Begin MATERIAL FOR THIS TASK
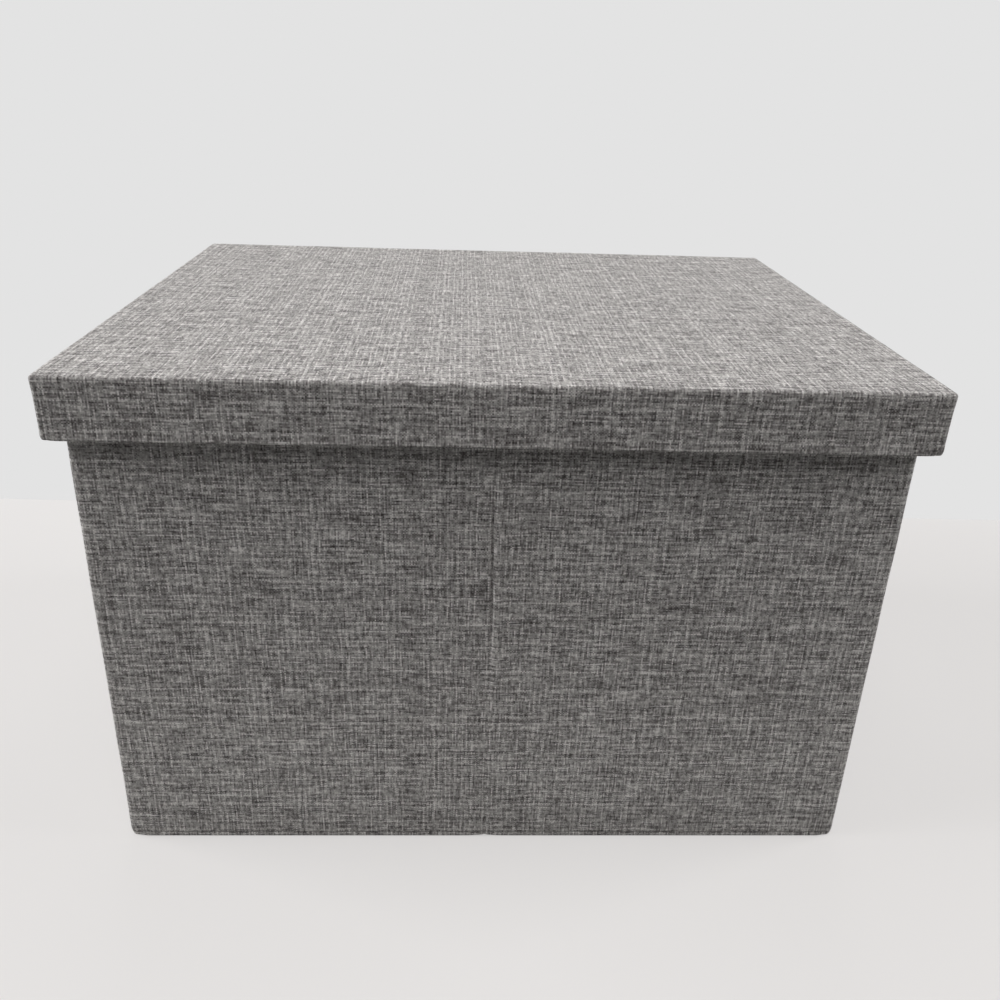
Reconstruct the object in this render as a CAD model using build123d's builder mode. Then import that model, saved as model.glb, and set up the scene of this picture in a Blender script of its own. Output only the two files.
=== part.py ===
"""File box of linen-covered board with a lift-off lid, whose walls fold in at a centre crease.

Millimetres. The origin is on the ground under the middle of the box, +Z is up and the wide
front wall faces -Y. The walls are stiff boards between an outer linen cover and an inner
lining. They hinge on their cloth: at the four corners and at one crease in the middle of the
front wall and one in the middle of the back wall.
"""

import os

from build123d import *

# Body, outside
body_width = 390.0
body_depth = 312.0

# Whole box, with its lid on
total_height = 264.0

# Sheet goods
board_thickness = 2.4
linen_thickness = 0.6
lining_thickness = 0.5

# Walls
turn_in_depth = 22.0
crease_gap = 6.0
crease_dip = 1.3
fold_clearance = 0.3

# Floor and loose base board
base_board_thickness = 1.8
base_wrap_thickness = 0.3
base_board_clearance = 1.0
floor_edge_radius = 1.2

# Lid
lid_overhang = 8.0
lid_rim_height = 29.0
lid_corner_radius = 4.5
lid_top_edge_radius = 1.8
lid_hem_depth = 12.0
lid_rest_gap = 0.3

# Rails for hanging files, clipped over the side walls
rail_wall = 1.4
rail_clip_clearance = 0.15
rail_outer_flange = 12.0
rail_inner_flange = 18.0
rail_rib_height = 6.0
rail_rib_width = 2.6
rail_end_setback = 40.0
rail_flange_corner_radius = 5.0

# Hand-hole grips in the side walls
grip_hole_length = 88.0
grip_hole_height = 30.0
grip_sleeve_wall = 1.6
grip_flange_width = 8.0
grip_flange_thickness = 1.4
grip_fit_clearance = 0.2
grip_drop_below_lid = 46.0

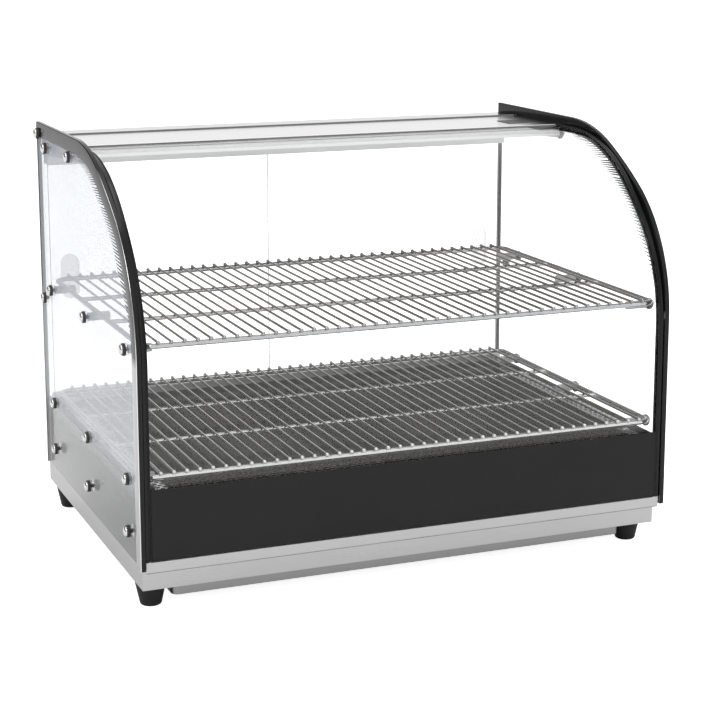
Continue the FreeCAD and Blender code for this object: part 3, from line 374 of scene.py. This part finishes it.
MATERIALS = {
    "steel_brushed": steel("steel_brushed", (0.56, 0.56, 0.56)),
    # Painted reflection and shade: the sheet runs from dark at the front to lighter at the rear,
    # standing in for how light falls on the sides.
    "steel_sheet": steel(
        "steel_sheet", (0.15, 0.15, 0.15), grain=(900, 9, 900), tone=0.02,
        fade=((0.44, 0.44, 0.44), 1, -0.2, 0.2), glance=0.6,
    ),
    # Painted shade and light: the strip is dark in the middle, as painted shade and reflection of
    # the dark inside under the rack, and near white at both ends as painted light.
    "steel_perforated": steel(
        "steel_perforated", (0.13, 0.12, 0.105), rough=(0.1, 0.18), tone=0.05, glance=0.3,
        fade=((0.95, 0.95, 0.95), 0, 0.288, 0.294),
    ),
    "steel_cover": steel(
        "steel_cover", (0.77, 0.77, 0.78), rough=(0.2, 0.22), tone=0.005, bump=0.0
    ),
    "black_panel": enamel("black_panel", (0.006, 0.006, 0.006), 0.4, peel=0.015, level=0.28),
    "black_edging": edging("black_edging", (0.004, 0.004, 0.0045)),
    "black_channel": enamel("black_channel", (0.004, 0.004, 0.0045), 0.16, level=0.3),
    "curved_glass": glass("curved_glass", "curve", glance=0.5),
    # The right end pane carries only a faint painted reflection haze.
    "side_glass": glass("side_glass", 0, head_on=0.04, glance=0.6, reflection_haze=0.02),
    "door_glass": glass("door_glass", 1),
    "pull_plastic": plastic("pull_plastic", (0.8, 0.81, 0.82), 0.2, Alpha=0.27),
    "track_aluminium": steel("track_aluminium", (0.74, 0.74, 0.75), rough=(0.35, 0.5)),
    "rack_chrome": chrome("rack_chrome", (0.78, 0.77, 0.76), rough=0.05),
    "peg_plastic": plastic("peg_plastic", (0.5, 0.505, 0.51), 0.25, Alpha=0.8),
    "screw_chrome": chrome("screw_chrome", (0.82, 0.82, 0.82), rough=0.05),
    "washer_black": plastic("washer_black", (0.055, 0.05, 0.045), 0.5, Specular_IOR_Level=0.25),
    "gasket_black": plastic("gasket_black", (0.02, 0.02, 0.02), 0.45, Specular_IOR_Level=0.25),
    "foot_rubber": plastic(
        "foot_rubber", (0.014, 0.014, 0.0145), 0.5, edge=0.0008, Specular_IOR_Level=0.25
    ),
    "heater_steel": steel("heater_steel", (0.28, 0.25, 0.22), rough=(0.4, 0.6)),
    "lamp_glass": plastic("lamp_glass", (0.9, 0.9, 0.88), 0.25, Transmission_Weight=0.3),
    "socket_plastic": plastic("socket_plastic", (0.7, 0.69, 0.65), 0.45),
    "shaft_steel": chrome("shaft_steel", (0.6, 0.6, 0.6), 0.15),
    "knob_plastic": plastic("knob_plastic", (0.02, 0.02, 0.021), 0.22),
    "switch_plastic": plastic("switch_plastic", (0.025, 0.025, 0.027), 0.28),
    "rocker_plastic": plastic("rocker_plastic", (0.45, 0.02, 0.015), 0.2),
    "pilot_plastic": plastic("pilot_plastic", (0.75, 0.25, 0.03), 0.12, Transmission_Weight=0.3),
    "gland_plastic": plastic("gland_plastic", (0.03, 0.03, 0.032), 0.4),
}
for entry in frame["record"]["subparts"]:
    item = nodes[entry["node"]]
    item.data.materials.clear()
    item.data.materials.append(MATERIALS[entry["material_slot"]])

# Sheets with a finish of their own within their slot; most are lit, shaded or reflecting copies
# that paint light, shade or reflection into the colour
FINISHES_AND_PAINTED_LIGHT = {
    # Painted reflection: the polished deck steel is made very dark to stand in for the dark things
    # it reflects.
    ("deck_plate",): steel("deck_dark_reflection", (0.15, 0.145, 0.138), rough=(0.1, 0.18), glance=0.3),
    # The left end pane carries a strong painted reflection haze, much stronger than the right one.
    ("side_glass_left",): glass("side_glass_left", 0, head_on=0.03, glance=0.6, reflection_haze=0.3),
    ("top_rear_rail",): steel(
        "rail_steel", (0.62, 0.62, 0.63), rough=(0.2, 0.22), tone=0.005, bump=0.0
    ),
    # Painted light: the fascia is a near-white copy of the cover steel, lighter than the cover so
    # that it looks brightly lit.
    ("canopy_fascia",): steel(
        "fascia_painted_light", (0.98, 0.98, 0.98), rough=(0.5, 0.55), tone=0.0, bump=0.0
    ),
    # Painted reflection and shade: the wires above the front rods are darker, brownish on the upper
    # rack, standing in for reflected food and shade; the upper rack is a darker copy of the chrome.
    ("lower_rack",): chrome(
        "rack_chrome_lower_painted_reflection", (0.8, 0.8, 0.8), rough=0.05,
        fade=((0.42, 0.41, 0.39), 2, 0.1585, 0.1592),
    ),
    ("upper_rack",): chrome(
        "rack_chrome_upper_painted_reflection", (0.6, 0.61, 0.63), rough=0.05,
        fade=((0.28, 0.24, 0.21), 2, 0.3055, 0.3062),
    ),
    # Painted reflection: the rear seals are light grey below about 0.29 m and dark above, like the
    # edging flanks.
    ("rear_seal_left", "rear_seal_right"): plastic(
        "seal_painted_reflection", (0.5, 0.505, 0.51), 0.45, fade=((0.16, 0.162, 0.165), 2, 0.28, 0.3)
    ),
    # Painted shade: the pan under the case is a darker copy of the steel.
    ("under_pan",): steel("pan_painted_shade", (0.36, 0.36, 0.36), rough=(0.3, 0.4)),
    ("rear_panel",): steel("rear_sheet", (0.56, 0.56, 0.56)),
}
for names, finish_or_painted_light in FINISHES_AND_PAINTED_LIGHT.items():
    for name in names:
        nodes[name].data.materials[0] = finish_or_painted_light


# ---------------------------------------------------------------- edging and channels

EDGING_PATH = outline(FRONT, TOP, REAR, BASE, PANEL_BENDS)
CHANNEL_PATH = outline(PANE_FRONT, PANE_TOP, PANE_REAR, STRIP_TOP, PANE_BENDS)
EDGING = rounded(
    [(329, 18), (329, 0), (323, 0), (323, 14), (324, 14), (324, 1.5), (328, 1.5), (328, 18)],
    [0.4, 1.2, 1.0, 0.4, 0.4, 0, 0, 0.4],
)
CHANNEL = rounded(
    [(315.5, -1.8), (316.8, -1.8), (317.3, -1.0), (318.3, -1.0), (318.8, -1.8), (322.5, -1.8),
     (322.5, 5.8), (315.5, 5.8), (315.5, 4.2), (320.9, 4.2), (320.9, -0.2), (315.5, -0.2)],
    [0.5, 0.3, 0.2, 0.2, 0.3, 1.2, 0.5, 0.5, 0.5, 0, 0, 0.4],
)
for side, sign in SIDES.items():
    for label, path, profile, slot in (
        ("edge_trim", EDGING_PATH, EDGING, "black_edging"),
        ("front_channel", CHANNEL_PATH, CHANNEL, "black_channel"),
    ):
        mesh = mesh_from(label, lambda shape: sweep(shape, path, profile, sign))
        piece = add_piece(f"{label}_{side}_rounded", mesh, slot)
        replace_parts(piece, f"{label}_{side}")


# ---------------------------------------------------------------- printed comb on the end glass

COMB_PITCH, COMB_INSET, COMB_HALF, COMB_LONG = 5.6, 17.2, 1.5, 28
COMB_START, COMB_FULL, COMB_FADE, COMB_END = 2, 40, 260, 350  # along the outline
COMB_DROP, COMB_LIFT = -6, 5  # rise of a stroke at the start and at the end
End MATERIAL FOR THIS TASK
- **WHAT TO WORK ON**: Repeat the material word for word from its opening line up to and including the line containing "grip_drop_below_lid = 46.0".

- **COMPLETE ANSWER**:
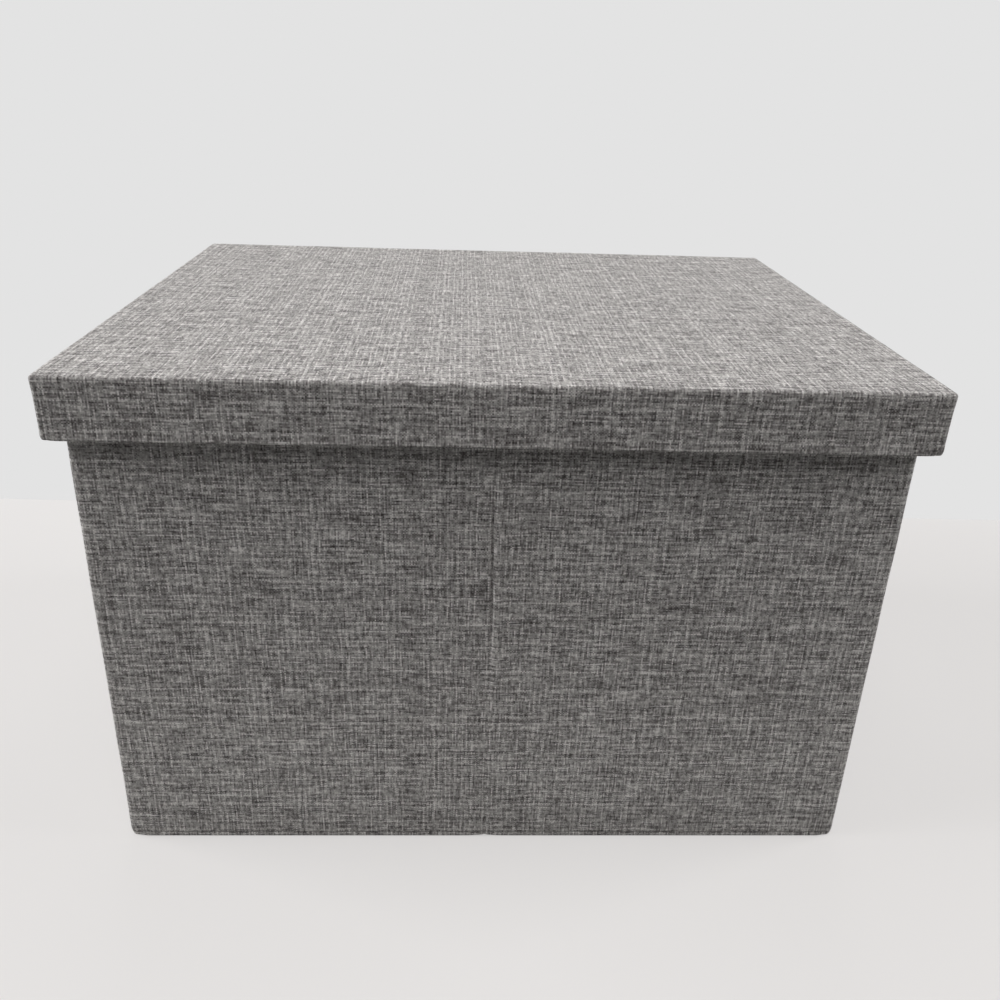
Reconstruct the object in this render as a CAD model using build123d's builder mode. Then import that model, saved as model.glb, and set up the scene of this picture in a Blender script of its own. Output only the two files.
=== part.py ===
"""File box of linen-covered board with a lift-off lid, whose walls fold in at a centre crease.

Millimetres. The origin is on the ground under the middle of the box, +Z is up and the wide
front wall faces -Y. The walls are stiff boards between an outer linen cover and an inner
lining. They hinge on their cloth: at the four corners and at one crease in the middle of the
front wall and one in the middle of the back wall.
"""

import os

from build123d import *

# Body, outside
body_width = 390.0
body_depth = 312.0

# Whole box, with its lid on
total_height = 264.0

# Sheet goods
board_thickness = 2.4
linen_thickness = 0.6
lining_thickness = 0.5

# Walls
turn_in_depth = 22.0
crease_gap = 6.0
crease_dip = 1.3
fold_clearance = 0.3

# Floor and loose base board
base_board_thickness = 1.8
base_wrap_thickness = 0.3
base_board_clearance = 1.0
floor_edge_radius = 1.2

# Lid
lid_overhang = 8.0
lid_rim_height = 29.0
lid_corner_radius = 4.5
lid_top_edge_radius = 1.8
lid_hem_depth = 12.0
lid_rest_gap = 0.3

# Rails for hanging files, clipped over the side walls
rail_wall = 1.4
rail_clip_clearance = 0.15
rail_outer_flange = 12.0
rail_inner_flange = 18.0
rail_rib_height = 6.0
rail_rib_width = 2.6
rail_end_setback = 40.0
rail_flange_corner_radius = 5.0

# Hand-hole grips in the side walls
grip_hole_length = 88.0
grip_hole_height = 30.0
grip_sleeve_wall = 1.6
grip_flange_width = 8.0
grip_flange_thickness = 1.4
grip_fit_clearance = 0.2
grip_drop_below_lid = 46.0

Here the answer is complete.